Is the wishbone not adjustable? Is that why the y bone better?


----------



## HYDRO909 (Jun 24, 2004)

its a personal prefrance. but also depends on what ur building if ur building a full radical then u have to use the wishbone because of the reach/ stretch. y bone is more for a street car


----------



## Silentdawg (Jul 19, 2005)

wishbone makes easier to 3 either way


----------



## jonny blaze (Mar 16, 2008)

So with the y bone you can only three in one direction? Any pics out there of all the different companies who make them? Thanks for everyone's input...


----------



## HYDRO909 (Jun 24, 2004)

u wanna make sure ur getting one made out of high quality dom metal! before u buy look at all ur options 
909 923 5553 hoppos!


----------



## KINGFISH_CUSTOMS (Oct 8, 2006)

jonny blaze said:


> I'm trying to decide. It's a 62 impala. It's a three pump setup w/ 10 batteries. None of wich is installed yet...


the Y bone is easier to install but its a shorter arm...it like the upper trailing arms on the g body cars..they limit travel...running a wishbone is similar to running drop mounts on a g body...it will give u more lift with less pinion angle travel...so youll be able to lift the car up higher before the pinion starts to go at an angle that binds....the wishbone will require someone to weld on the mount on top of the axle...which doesnt mean u weld the mount on top in the midle..you have to meausure the axle from left to right and get the center point...then u get the center of the mount and u line that up to the center of the axle....then weld on the 2 tabs up inbetween the frame rails..and depending on what size cylinders ur running in the rear you may have to notch out the tunnel for driveline clearance..personally i like the wishbone but requires more work...the Y bone requires less work, but wont give u as much travel as the wishbone will


----------



## Madrox64 (Jul 7, 2002)

Heres my wishbone that I fabbed up! Lifts and Lays! CHeck the PInion...Its A-1 !


----------



## AndrewH (Dec 12, 2002)

Watch out for the long style wish-bones you see sold around, because on most, the angles arent wide enough to assume tracking responsibilities by itself, and the axle mounts are usually undersized considering its doing a job that 2 separate 4 link mounts would be handling.And they arent made a specific length for a specific pinion, youd have to figure that out before ordering. The Y bone works nice for cars with otherwise stock suspension, as long as the mounts are nice and strong.


----------



## HYDRO909 (Jun 24, 2004)

:thumbsup:


AndrewH said:


> Watch out for the long style wish-bones you see sold around, because on most, the angles arent wide enough to assume tracking responsibilities by itself, and the axle mounts are usually undersized considering its doing a job that 2 separate 4 link mounts would be handling.And they arent made a specific length for a specific pinion, youd have to figure that out before ordering. The Y bone works nice for cars with otherwise stock suspension, as long as the mounts are nice and strong.


----------



## jonny blaze (Mar 16, 2008)

Qok thank everyone for your input. Madrox that wishbone is nuts..... how much to build another one? Hoppos y bone is how much?


----------



## Silentdawg (Jul 19, 2005)

Madrox64 said:


> Heres my wishbone that I fabbed up! Lifts and Lays! CHeck the PInion...Its A-1 !

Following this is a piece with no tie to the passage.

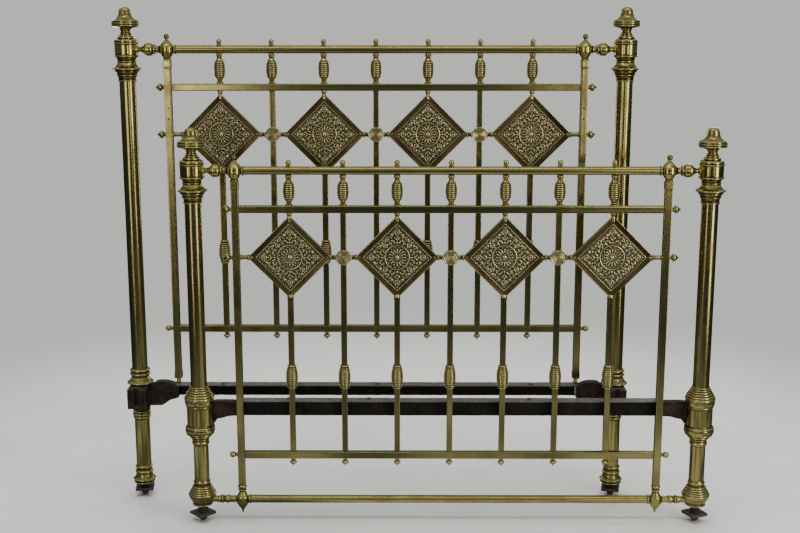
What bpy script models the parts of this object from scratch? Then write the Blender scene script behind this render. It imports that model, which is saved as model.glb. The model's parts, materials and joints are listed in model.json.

I like what you did to those control arms :thumbsup:


----------



## BlackMagicHydraulics (Sep 21, 2003)

We make and manufacture both, I personally recomend the wishbone....It will allow for higher lock-ups and is the most stable. We have been making the wishbone's for 12plus years and the Y-bone for 5 yrs. The only reason we even offer the Y-bone is for the customers that already have a chrome axle, or can not do any welding to the frame (I.E paint or cant fab) 

Both our Y-bone's and wishbones will aloow for installation with stock or semi-modified suspension. Our Y-bone will max out on a 14'' cylinder with stock trailing arms but capiable of 18's with our 1.5 longer lower tube arms. The wishbone will do up to 18's and allow 22'' to 24'' on a 2'' or 3'' longer arm...This high lock-up will need a double slip on the driveshaft


----------



## BlackMagicHydraulics (Sep 21, 2003)

Just a another note, our Y-bone is fully adjustable, we were the first to do them with left to right track adjustments and pinion adjusments.


----------



## Silentdawg (Jul 19, 2005)

I didnt know the wishbone been around since 1999 :scrutinize:
don't think Ive seen one before 2002 to be real but prove me wrong!


----------



## jonny blaze (Mar 16, 2008)

How much for the wishbone from bmh? And also does it come with a template for welding in the front mounts to th frame?


----------



## 3-wheel (Aug 9, 2010)

jonny blaze said:


> How much for the wishbone from bmh? And also does it come with a template for welding in the front mounts to th frame?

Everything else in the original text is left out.